Exercise requirements:
Begin at the line that contains "rivet_shank(becket_d);", stop after the line that contains "if empty is", and reproduce only that span, unaltered.

Data shown:
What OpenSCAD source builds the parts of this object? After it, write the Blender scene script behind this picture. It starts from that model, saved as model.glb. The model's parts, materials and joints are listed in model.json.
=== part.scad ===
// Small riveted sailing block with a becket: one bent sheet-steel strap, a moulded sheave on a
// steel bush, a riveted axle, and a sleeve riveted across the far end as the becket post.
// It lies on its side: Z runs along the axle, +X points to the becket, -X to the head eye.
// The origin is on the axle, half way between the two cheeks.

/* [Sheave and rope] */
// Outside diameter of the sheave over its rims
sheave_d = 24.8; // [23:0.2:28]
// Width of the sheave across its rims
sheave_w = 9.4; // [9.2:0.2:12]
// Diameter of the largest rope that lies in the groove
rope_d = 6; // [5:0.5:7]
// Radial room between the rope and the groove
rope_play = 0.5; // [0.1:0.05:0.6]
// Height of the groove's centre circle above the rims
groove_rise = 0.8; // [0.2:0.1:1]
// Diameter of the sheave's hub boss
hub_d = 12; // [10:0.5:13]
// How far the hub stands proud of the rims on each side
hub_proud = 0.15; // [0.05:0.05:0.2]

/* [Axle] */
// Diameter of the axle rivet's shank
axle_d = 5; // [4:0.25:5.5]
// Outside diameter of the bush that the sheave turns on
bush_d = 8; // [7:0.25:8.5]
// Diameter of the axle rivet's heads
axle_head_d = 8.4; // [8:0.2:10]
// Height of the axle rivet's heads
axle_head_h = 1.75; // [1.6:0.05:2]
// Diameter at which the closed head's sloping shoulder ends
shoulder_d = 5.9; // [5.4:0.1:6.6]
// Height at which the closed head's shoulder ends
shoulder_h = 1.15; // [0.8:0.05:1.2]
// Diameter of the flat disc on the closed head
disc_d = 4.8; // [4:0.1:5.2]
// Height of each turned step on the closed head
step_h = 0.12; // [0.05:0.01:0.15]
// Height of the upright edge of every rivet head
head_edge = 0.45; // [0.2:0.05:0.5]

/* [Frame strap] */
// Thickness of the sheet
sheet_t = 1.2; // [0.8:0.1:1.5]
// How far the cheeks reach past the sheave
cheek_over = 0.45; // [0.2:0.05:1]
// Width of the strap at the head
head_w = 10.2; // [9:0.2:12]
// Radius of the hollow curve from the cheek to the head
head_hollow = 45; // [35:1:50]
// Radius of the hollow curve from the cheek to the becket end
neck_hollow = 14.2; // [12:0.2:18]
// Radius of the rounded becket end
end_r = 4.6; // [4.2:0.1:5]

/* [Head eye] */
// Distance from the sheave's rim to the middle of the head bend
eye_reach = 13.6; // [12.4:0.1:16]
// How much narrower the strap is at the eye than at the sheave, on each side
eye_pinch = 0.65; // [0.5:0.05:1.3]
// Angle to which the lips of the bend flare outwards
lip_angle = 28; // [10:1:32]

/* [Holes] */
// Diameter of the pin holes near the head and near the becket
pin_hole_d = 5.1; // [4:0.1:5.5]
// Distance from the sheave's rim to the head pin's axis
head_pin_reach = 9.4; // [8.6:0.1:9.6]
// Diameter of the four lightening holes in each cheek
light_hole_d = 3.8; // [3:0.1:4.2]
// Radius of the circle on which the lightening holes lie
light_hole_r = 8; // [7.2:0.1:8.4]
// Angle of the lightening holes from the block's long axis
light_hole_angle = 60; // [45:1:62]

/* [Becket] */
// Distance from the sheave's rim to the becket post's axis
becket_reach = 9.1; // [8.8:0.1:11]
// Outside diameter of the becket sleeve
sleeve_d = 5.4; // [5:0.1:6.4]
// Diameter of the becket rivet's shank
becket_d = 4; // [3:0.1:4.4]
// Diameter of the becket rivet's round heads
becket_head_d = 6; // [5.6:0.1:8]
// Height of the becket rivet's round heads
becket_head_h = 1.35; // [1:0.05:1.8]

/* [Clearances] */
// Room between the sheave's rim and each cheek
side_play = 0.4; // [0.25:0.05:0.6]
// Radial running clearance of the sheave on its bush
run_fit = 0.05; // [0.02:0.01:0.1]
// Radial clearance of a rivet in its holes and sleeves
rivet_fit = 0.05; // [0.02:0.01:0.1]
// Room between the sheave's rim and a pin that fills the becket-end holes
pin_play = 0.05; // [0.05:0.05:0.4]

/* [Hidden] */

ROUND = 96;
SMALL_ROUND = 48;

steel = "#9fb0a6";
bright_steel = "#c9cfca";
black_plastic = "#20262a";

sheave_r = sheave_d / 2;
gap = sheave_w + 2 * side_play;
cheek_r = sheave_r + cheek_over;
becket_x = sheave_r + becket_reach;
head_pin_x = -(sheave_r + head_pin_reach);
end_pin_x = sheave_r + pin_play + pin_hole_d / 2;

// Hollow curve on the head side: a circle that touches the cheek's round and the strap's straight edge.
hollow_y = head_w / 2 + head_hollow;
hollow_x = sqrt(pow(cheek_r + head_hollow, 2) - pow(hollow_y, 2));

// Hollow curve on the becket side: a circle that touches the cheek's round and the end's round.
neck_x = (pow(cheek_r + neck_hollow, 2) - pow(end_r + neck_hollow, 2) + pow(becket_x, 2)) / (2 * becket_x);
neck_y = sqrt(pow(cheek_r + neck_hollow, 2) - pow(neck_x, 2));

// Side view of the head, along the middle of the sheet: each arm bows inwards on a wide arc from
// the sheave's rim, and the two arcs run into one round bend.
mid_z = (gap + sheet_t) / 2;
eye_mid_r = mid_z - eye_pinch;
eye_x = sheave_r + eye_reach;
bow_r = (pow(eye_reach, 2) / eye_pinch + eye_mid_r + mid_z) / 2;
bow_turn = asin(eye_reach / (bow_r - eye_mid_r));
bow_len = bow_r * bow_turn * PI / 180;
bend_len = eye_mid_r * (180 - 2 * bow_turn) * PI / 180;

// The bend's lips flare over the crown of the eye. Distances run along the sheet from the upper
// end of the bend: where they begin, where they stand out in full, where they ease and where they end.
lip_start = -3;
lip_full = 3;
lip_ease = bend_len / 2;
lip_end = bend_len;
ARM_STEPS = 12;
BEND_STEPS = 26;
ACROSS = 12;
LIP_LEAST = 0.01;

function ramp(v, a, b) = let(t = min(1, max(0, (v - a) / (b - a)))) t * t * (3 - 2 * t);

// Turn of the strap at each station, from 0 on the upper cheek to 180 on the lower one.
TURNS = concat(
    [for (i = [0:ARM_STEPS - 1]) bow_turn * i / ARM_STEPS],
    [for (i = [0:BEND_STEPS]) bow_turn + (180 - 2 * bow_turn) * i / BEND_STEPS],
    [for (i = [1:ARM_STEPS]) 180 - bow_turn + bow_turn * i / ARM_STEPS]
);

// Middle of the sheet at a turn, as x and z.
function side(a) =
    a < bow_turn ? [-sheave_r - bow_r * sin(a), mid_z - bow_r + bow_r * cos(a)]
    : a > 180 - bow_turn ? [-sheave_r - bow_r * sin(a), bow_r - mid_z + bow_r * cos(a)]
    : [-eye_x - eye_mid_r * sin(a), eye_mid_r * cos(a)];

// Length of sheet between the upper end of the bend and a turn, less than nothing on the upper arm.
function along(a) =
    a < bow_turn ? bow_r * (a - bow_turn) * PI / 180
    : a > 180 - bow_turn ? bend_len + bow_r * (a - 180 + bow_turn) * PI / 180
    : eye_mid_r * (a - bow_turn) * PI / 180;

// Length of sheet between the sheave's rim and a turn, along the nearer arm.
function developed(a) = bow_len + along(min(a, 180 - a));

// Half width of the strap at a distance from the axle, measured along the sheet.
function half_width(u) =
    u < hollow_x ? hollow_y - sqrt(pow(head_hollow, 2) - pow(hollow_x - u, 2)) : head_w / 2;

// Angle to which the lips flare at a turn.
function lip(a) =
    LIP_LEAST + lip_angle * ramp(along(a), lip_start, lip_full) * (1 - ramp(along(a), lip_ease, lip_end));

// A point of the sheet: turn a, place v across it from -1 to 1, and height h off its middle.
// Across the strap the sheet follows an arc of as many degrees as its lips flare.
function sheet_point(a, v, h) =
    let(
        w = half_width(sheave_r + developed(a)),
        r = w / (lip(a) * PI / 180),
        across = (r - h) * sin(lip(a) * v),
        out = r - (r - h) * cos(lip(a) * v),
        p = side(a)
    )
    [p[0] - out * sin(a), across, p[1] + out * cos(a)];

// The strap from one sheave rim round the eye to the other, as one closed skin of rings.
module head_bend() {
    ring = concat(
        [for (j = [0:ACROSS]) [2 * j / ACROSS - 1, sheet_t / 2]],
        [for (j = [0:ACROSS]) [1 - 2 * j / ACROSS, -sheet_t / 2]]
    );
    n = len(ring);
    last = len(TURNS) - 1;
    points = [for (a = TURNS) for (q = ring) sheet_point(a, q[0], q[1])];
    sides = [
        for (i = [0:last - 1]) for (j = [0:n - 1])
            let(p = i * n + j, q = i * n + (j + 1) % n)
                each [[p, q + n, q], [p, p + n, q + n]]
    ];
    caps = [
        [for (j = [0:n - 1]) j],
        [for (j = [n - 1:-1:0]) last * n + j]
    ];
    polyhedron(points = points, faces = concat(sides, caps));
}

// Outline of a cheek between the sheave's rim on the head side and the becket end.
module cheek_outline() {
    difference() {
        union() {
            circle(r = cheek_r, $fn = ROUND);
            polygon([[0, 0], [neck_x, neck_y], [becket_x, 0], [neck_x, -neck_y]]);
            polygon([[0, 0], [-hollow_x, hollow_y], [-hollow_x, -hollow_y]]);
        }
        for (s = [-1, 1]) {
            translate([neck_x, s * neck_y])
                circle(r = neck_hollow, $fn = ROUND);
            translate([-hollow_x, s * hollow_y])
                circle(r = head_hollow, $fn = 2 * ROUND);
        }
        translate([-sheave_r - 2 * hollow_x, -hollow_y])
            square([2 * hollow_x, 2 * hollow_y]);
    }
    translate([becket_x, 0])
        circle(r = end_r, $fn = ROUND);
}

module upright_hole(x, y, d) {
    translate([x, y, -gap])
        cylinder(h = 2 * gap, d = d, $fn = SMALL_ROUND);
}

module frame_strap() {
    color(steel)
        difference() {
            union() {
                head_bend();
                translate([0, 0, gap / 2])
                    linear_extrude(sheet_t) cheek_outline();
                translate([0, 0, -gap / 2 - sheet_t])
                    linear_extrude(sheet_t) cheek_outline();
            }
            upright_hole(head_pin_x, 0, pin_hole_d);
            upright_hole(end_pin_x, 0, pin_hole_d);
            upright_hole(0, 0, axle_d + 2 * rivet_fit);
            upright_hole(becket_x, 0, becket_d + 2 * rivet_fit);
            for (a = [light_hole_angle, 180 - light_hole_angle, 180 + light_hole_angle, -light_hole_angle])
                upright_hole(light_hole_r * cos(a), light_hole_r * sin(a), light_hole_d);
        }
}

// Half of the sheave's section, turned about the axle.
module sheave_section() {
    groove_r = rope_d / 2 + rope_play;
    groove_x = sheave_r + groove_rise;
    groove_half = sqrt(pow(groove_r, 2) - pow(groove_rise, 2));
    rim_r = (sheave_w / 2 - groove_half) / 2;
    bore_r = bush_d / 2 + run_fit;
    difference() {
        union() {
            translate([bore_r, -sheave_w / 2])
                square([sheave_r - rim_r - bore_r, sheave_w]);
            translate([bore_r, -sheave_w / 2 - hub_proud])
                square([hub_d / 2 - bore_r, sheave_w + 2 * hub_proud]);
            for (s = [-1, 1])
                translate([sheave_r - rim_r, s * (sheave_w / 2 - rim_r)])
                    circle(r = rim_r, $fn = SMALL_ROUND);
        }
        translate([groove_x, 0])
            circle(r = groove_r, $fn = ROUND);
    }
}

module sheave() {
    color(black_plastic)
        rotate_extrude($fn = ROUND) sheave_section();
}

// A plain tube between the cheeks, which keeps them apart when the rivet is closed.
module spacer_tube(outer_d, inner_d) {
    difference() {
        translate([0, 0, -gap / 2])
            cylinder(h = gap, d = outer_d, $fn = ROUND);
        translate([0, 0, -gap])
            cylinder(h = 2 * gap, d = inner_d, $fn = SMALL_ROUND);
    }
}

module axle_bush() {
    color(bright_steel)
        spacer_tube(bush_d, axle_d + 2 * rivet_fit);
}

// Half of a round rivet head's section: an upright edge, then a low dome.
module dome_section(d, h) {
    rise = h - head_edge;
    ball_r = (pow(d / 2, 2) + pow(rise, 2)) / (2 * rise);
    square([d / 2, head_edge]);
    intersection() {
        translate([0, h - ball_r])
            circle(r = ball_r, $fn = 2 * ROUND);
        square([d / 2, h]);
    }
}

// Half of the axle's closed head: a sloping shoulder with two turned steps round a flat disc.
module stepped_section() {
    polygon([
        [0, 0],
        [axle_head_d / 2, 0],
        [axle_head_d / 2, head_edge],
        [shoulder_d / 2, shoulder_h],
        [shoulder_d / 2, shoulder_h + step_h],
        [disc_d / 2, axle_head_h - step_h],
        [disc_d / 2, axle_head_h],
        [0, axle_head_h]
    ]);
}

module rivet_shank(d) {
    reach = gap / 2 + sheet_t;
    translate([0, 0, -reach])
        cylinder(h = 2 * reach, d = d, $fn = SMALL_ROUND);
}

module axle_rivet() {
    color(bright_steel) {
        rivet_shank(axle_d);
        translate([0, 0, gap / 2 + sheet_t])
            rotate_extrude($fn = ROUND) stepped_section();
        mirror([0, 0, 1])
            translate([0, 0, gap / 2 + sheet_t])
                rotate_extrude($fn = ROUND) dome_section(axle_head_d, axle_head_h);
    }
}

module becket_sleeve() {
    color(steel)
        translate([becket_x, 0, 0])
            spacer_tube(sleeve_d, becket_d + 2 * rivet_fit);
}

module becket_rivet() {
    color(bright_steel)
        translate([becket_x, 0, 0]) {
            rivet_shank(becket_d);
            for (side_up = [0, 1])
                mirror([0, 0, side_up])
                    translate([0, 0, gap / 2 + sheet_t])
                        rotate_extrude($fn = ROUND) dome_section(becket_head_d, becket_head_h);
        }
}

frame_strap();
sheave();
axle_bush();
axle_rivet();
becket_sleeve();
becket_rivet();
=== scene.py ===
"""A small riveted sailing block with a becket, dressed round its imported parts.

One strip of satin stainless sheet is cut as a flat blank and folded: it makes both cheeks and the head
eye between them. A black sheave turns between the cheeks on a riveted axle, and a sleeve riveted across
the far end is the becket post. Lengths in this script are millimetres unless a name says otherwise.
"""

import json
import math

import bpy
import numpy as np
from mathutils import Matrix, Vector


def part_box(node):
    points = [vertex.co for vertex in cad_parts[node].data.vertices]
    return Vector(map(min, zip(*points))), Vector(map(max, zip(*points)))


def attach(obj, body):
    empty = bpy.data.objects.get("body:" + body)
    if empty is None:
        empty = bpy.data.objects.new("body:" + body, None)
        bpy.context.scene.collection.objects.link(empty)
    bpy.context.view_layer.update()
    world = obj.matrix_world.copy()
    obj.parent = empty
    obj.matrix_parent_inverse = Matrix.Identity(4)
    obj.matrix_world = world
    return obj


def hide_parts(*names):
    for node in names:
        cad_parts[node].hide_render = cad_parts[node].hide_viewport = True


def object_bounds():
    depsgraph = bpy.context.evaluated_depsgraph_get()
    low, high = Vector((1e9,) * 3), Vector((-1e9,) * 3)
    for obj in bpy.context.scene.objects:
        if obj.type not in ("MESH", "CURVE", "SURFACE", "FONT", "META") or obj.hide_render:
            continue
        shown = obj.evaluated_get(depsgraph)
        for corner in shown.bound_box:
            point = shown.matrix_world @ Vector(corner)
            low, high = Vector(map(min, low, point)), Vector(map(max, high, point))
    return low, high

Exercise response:
            rivet_shank(becket_d);
            for (side_up = [0, 1])
                mirror([0, 0, side_up])
                    translate([0, 0, gap / 2 + sheet_t])
                        rotate_extrude($fn = ROUND) dome_section(becket_head_d, becket_head_h);
        }
}

frame_strap();
sheave();
axle_bush();
axle_rivet();
becket_sleeve();
becket_rivet();
=== scene.py ===
"""A small riveted sailing block with a becket, dressed round its imported parts.

One strip of satin stainless sheet is cut as a flat blank and folded: it makes both cheeks and the head
eye between them. A black sheave turns between the cheeks on a riveted axle, and a sleeve riveted across
the far end is the becket post. Lengths in this script are millimetres unless a name says otherwise.
"""

import json
import math

import bpy
import numpy as np
from mathutils import Matrix, Vector


def part_box(node):
    points = [vertex.co for vertex in cad_parts[node].data.vertices]
    return Vector(map(min, zip(*points))), Vector(map(max, zip(*points)))


def attach(obj, body):
    empty = bpy.data.objects.get("body:" + body)
    if empty is None:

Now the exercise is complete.